■ Given exercise ■
Each line containing the word "axes" must be collected.

──────── Data extract

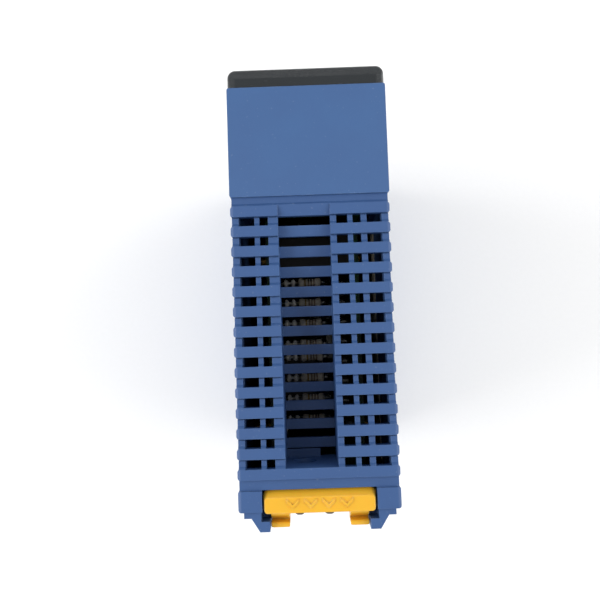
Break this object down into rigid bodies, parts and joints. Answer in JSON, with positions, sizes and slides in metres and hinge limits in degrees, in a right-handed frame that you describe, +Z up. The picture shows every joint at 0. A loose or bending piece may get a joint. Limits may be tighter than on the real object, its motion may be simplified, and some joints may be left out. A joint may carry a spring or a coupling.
{
  "type": "plc module",
  "caption": "Slim rack-mounted PLC input/output module with louvred case, tinted display and terminal covers, removable terminal block and a press-to-release rear latch.",
  "frame": {"origin": "middle of the underside of the module's box; the module stands on z = 0", "axes": "+X across the width, -Y towards the front with display and terminals, +Y towards the rear with lever and hooks, +Z up"},
  "size_m": [0.0288, 0.0832, 0.1],
  "materials": {
    "blue_case": "fine matt moulding",
    "smoke": "tinted clear, gloss",
    "yellow": "satin moulding",
    "clear": "clear, gloss",
    "pale_plastic": "matt",
    "black_plastic": "matt",
    "grey_plastic": "matt",
    "circuit_board": "solder resist",
    "steel": "zinc plated",
    "spring_steel": "drawn wire",
    "brass": "turned",
    "tinned": "tin plate",
    "aluminium": "drawn can",
    "paper": "matt",
    "ceramic": "matt"
  },
  "bodies": {
    "housing": {"rear_housing": "blue_case", "front_housing": "blue_case", "display_cover": "smoke", "indicator_mask": "black_plastic", "light_guide": "clear", "indicator_board": "circuit_board", "indicator_leds": "clear", "display_connector": "pale_plastic", "block_screw_inserts": "brass", "block_header": "black_plastic", "header_blades": "tinned", "terminal_board": "circuit_board", "io_board": "circuit_board", "logic_board": "circuit_board", "insulating_sheet": "pale_plastic", "board_spacers": "brass", "board_screws": "steel", "board_link_socket": "black_plastic", "board_link_header": "black_plastic", "input_resistors": "ceramic", "resistor_leads": "tinned", "optocouplers": "black_plastic", "electrolytic_capacitors": "aluminium", "power_converter": "black_plastic", "bus_interface_chip": "black_plastic", "register_chips": "black_plastic", "chip_capacitors": "ceramic", "clock_crystal": "tinned", "bus_board": "circuit_board", "bus_connector": "grey_plastic", "bus_contacts": "brass", "lever_springs": "spring_steel", "rating_label": "paper"},
    "lever": {"release_lever": "yellow"},
    "block": {"terminal_block": "black_plastic", "terminal_plates": "tinned", "terminal_washers": "steel", "terminal_screws": "steel", "block_screws": "steel", "cover_hinge_pins": "steel"},
    "cover": {"terminal_cover": "smoke", "terminal_name_card": "paper"}
  },
  "joints": [
    {"name": "lever_press", "type": "slide", "parent": "housing", "child": "lever", "axis": [0, 0, -1], "range_m": [0, 0.002], "stiffness_N_per_m": 400, "deforming": ["lever_springs"]},
    {"name": "block_pull", "type": "slide", "parent": "housing", "child": "block", "axis": [0, -1, 0], "range_m": [0, 0.012]},
    {"name": "cover_swing", "type": "hinge", "parent": "block", "child": "cover", "pos_m": [-0.0129, -0.0401, 0.0388], "axis": [0, 0, -1], "range_deg": [0, 105]}
  ]
}
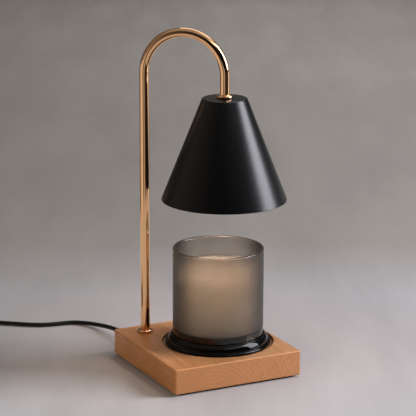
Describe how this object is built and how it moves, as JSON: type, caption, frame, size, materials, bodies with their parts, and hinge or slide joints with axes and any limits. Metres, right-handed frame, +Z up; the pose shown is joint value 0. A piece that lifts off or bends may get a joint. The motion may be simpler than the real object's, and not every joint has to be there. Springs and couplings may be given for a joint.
{
  "type": "candle warmer lamp",
  "caption": "Candle warmer lamp: wooden base, gooseneck post and cone shade with a twist-lock bulb over a jar candle on a saucer, with an in-line dimmer.",
  "frame": {"origin": "centre of the underside of the base, on the surface that it stands on", "axes": "+Z up, +X along the front edge of the base, +Y to the back, where the lead leaves; the post stands in the -X, +Y corner"},
  "size_m": [0.3649, 0.2941, 0.3273],
  "materials": {
    "beech_wood": "oiled, satin, long grain along Y, end grain on the front and back",
    "base_pad": "matt black foam rubber",
    "gold_metal": "polished, warm rose gold plating",
    "black_shade": "satin black powder coat",
    "zinc_steel": "zinc plated",
    "white_ceramic": "unglazed, off-white",
    "contact_brass": "plain spring strip",
    "reflector_glass": "metallised pressed glass",
    "clear_glass": "clear",
    "smoke_glass": "smoked grey, frosted inside, clear rim and bottom",
    "cream_wax": "cream wax, soft sheen",
    "wick_cotton": "waxed cotton",
    "tin_plate": "thin tin plate",
    "black_glaze": "glossy black glaze",
    "black_cord": "smooth black PVC sheath",
    "black_plastic": "fine matt texture",
    "grey_dial": "satin, notched rim",
    "circuit_board": "green laminate",
    "chip_black": "moulded"
  },
  "bodies": {
    "stand": {"wood_base": "beech_wood", "base_pad": "base_pad", "cavity_cover": "black_plastic", "cavity_cover_screws": "zinc_steel", "post_washer": "zinc_steel", "post_nut": "zinc_steel", "foot_collar": "gold_metal", "gooseneck_tube": "gold_metal", "inner_lead": "black_cord", "base_cord_gland": "black_plastic", "shade_collar": "gold_metal", "lamp_shade": "black_shade", "holder_bracket": "zinc_steel", "head_washer": "zinc_steel", "head_nut": "zinc_steel", "lampholder": "white_ceramic", "lampholder_contacts": "contact_brass", "holder_screws": "zinc_steel", "lamp_cord": "black_cord", "dimmer_lower_shell": "black_plastic", "dimmer_upper_shell": "black_plastic", "dimmer_potentiometer": "chip_black", "dimmer_board": "circuit_board", "dimmer_components": "chip_black", "dimmer_screws": "zinc_steel", "dimmer_reliefs": "black_cord", "dimmer_lead_ends": "black_cord", "mains_cord": "black_cord", "cord_coil": "black_cord", "coil_tie": "black_plastic", "plug_cord": "black_cord", "plug_body": "black_plastic", "plug_blades": "zinc_steel"},
    "bulb": {"bulb_base": "white_ceramic", "bulb_pins": "zinc_steel", "bulb_reflector": "reflector_glass", "bulb_lens": "clear_glass", "bulb_capsule": "clear_glass"},
    "saucer": {"candle_saucer": "black_glaze"},
    "candle": {"candle_jar": "smoke_glass", "candle_wax": "cream_wax", "candle_wick": "wick_cotton", "wick_sustainer": "tin_plate"},
    "dimmer_dial": {"dimmer_wheel": "grey_dial", "dimmer_shaft": "zinc_steel"}
  },
  "joints": [
    {"name": "bulb_twist", "type": "hinge", "parent": "stand", "child": "bulb", "pos_m": [0.0153, -0.0072, 0.21], "axis": [0, 0, 1], "range_deg": [0, 45]},
    {"name": "saucer_lift", "type": "slide", "parent": "stand", "child": "saucer", "axis": [0, 0, 1], "range_m": [0, 0.015]},
    {"name": "candle_lift", "type": "slide", "parent": "saucer", "child": "candle", "axis": [0, 0, 1], "range_m": [0, 0.028]},
    {"name": "dimmer_turn", "type": "hinge", "parent": "stand", "child": "dimmer_dial", "pos_m": [-0.196, 0.13, 0.009], "axis": [0, 0, 1], "range_deg": [0, 270]}
  ]
}
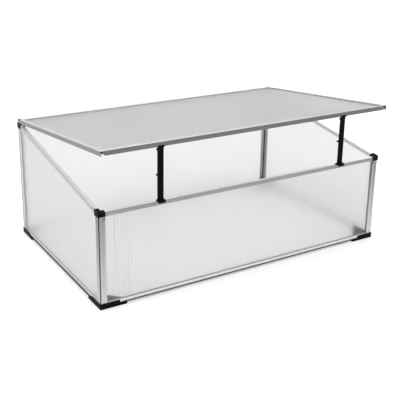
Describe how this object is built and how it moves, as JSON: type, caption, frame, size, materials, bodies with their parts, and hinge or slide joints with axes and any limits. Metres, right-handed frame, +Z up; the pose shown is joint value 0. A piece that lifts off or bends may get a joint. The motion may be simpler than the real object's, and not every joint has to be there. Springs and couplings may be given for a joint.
{
  "type": "cold frame",
  "caption": "Low sloping cold frame of aluminium and twin-wall panels, with a hinged lid held open by hooked stays.",
  "frame": {"origin": "on the ground, under the middle of the part's bounding box with the lid propped open", "axes": "+X to the right as seen from the front, +Y to the back, where the hinge is, +Z up"},
  "size_m": [1, 0.646, 0.4635],
  "materials": {
    "aluminium_extrusion": "satin mill finish",
    "twin_wall": "clear twin-wall sheet",
    "black_plastic": "matte black",
    "screw_steel": "dark satin"
  },
  "bodies": {
    "box": {"front_left_post": "aluminium_extrusion", "front_right_post": "aluminium_extrusion", "rear_left_post": "aluminium_extrusion", "rear_right_post": "aluminium_extrusion", "front_bottom_rail": "aluminium_extrusion", "rear_bottom_rail": "aluminium_extrusion", "left_bottom_rail": "aluminium_extrusion", "right_bottom_rail": "aluminium_extrusion", "front_top_rail": "aluminium_extrusion", "rear_top_rail": "aluminium_extrusion", "left_slope_rail": "aluminium_extrusion", "right_slope_rail": "aluminium_extrusion", "front_panel": "twin_wall", "rear_panel": "twin_wall", "left_panel": "twin_wall", "right_panel": "twin_wall", "front_left_cap": "black_plastic", "front_right_cap": "black_plastic", "rear_left_cap": "black_plastic", "rear_right_cap": "black_plastic", "front_left_foot": "black_plastic", "front_right_foot": "black_plastic", "rear_left_foot": "black_plastic", "rear_right_foot": "black_plastic", "post_clamp_screws": "screw_steel", "foot_screws": "screw_steel"},
    "lid": {"lid_front_rail": "aluminium_extrusion", "lid_rear_rail": "aluminium_extrusion", "lid_left_rail": "aluminium_extrusion", "lid_right_rail": "aluminium_extrusion", "lid_panel": "twin_wall", "lid_rear_left_plug": "black_plastic", "lid_rear_right_plug": "black_plastic", "lid_front_left_key": "black_plastic", "lid_front_right_key": "black_plastic", "lid_rear_left_key": "black_plastic", "lid_rear_right_key": "black_plastic", "lid_key_screws": "screw_steel", "left_stay_bracket": "black_plastic", "right_stay_bracket": "black_plastic", "left_stay_pin": "screw_steel", "right_stay_pin": "screw_steel"},
    "left_stay_body": {"left_stay": "black_plastic"},
    "right_stay_body": {"right_stay": "black_plastic"}
  },
  "joints": [
    {"name": "lid_hinge", "type": "hinge", "parent": "box", "child": "lid", "pos_m": [0, 0.31453, 0.38695], "axis": [-1, 0, 0], "range_deg": [-15, 68.8]},
    {"name": "left_stay_hinge", "type": "hinge", "parent": "lid", "child": "left_stay_body", "pos_m": [-0.32, -0.31103, 0.44304], "axis": [-1, 0, 0], "range_deg": [-68.8, 15]},
    {"name": "right_stay_hinge", "type": "hinge", "parent": "lid", "child": "right_stay_body", "pos_m": [0.32, -0.31103, 0.44304], "axis": [-1, 0, 0], "range_deg": [-68.8, 15]}
  ],
  "couplings": [
    {"joint": "left_stay_hinge", "follows": "lid_hinge", "ratio": -1},
    {"joint": "right_stay_hinge", "follows": "lid_hinge", "ratio": -1}
  ]
}
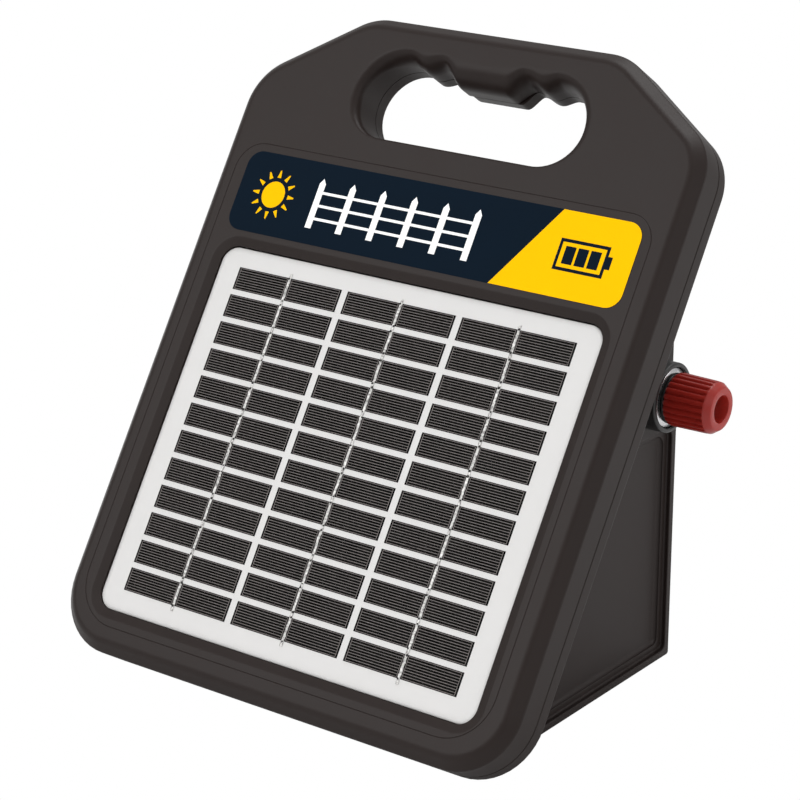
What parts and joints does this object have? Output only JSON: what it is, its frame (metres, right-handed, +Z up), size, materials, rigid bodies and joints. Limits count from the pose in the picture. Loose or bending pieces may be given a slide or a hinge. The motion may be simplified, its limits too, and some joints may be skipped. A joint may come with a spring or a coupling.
{
  "type": "solar electric fence energizer",
  "caption": "Free-standing solar fence energizer: a leaning panel slab with a hand-hole on a wedge-shaped rear case, with screw-down wire terminals on its sides",
  "frame": {"origin": "centre of the bounding box's bottom face, on the ground that the feet stand on", "axes": "+Z up, +X to the right of someone who faces the solar panel, +Y from the panel to the back of the case"},
  "size_m": [0.2304, 0.1666, 0.2429],
  "materials": {
    "shell_plastic": "satin",
    "rubber": "matte",
    "stainless_steel": "satin",
    "dark_steel": "satin",
    "red_plastic": "satin",
    "black_plastic": "satin",
    "white_laminate": "satin",
    "solar_cell": "gloss",
    "clear_resin": "gloss",
    "label_film": "satin",
    "rocker_plastic": "satin",
    "lens_green": "gloss",
    "led_resin": "gloss",
    "battery_case": "matte",
    "board_green": "satin",
    "ferrite": "matte",
    "copper_winding": "satin",
    "aluminium": "satin",
    "red_wire": "satin",
    "black_wire": "satin",
    "white_wire": "satin"
  },
  "bodies": {
    "housing": {"back_cover": "shell_plastic", "back_cover_screw_1": "stainless_steel", "back_cover_screw_2": "stainless_steel", "back_cover_screw_3": "stainless_steel", "back_cover_screw_4": "stainless_steel", "back_cover_seal": "rubber", "battery": "battery_case", "battery_cradle": "stainless_steel", "battery_lead_negative": "black_wire", "battery_lead_positive": "red_wire", "circuit_board": "board_green", "earth_contact_washer": "stainless_steel", "earth_lead": "black_wire", "earth_ring_lug": "stainless_steel", "earth_stud": "stainless_steel", "earth_stud_nut": "stainless_steel", "earth_terminal_bush": "black_plastic", "foot_1": "rubber", "foot_2": "rubber", "foot_3": "rubber", "foot_4": "rubber", "front_housing": "shell_plastic", "heat_sink": "aluminium", "housing_screw_1": "stainless_steel", "housing_screw_2": "stainless_steel", "housing_screw_3": "stainless_steel", "housing_screw_4": "stainless_steel", "housing_screw_5": "stainless_steel", "housing_screw_6": "stainless_steel", "housing_seal": "rubber", "label_plate": "label_film", "live_contact_washer": "stainless_steel", "live_lead": "red_wire", "live_ring_lug": "stainless_steel", "live_stud": "stainless_steel", "live_stud_nut": "stainless_steel", "live_terminal_bush": "black_plastic", "panel_lead": "white_wire", "rear_housing": "shell_plastic", "solar_backsheet": "white_laminate", "solar_cover": "clear_resin", "solar_string_centre": "solar_cell", "solar_string_left": "solar_cell", "solar_string_right": "solar_cell", "status_led": "led_resin", "status_lens": "lens_green", "storage_capacitor_1": "black_plastic", "storage_capacitor_2": "black_plastic", "switch_body": "black_plastic", "switch_lead": "white_wire", "thyristor": "black_plastic", "transformer_core": "ferrite", "transformer_winding": "copper_winding"},
    "live_clamp": {"live_clamp_washer": "stainless_steel"},
    "live_knob": {"live_knob": "red_plastic", "live_knob_insert": "dark_steel"},
    "earth_clamp": {"earth_clamp_washer": "stainless_steel"},
    "earth_knob": {"earth_knob": "black_plastic", "earth_knob_insert": "dark_steel"},
    "switch_rocker": {"switch_rocker": "rocker_plastic"}
  },
  "joints": [
    {"name": "live_knob_travel", "type": "slide", "parent": "housing", "child": "live_clamp", "axis": [1, 0, 0], "range_m": [0, 0.00501]},
    {"name": "live_knob_turn", "type": "hinge", "parent": "live_clamp", "child": "live_knob", "pos_m": [0.1, 0.054, 0.1166], "axis": [1, 0, 0], "range_deg": [0, 1440]},
    {"name": "earth_knob_travel", "type": "slide", "parent": "housing", "child": "earth_clamp", "axis": [-1, 0, 0], "range_m": [0, 0.00501]},
    {"name": "earth_knob_turn", "type": "hinge", "parent": "earth_clamp", "child": "earth_knob", "pos_m": [-0.1, 0.054, 0.1166], "axis": [-1, 0, 0], "range_deg": [0, 1440]},
    {"name": "switch_rock", "type": "hinge", "parent": "housing", "child": "switch_rocker", "pos_m": [0.03, 0.0641, 0.1421], "axis": [1, 0, 0], "range_deg": [0, 20]}
  ],
  "couplings": [
    {"joint": "live_knob_travel", "follows": "live_knob_turn", "m_per_rad": 0.00019894},
    {"joint": "earth_knob_travel", "follows": "earth_knob_turn", "m_per_rad": 0.00019894}
  ]
}
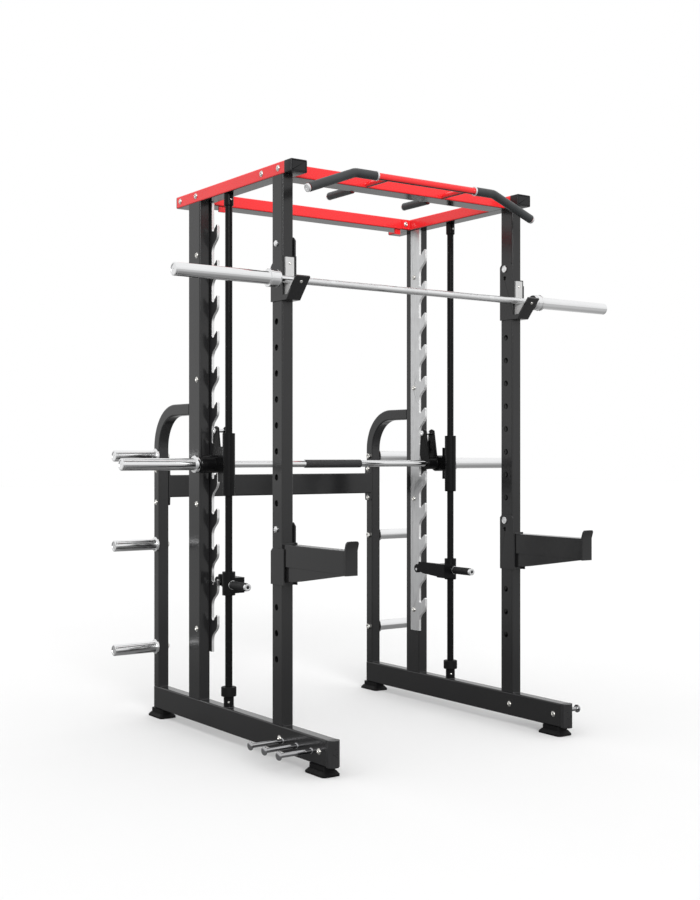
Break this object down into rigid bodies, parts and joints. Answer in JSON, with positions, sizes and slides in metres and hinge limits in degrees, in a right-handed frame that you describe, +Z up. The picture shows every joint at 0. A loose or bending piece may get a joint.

────────────────

■ Problem solution ■
  "frame": {"origin": "middle of the underside of the module's box; the module stands on z = 0", "axes": "+X across the width, -Y towards the front with display and terminals, +Y towards the rear with lever and hooks, +Z up"},
Describe how this object is built and how it moves, as JSON: type, caption, frame, size, materials, bodies with their parts, and hinge or slide joints with axes and any limits. Metres, right-handed frame, +Z up; the pose shown is joint value 0. A piece that lifts off or bends may get a joint. The motion may be simpler than the real object's, and not every joint has to be there. Springs and couplings may be given for a joint.
  "frame": {"origin": "centre of the underside of the base, on the surface that it stands on", "axes": "+Z up, +X along the front edge of the base, +Y to the back, where the lead leaves; the post stands in the -X, +Y corner"},
Describe how this object is built and how it moves, as JSON: type, caption, frame, size, materials, bodies with their parts, and hinge or slide joints with axes and any limits. Metres, right-handed frame, +Z up; the pose shown is joint value 0. A piece that lifts off or bends may get a joint. The motion may be simpler than the real object's, and not every joint has to be there. Springs and couplings may be given for a joint.
  "frame": {"origin": "on the ground, under the middle of the part's bounding box with the lid propped open", "axes": "+X to the right as seen from the front, +Y to the back, where the hinge is, +Z up"},
  "frame": {"origin": "centre of the bounding box's bottom face, on the ground that the feet stand on", "axes": "+Z up, +X to the right of someone who faces the solar panel, +Y from the panel to the back of the case"},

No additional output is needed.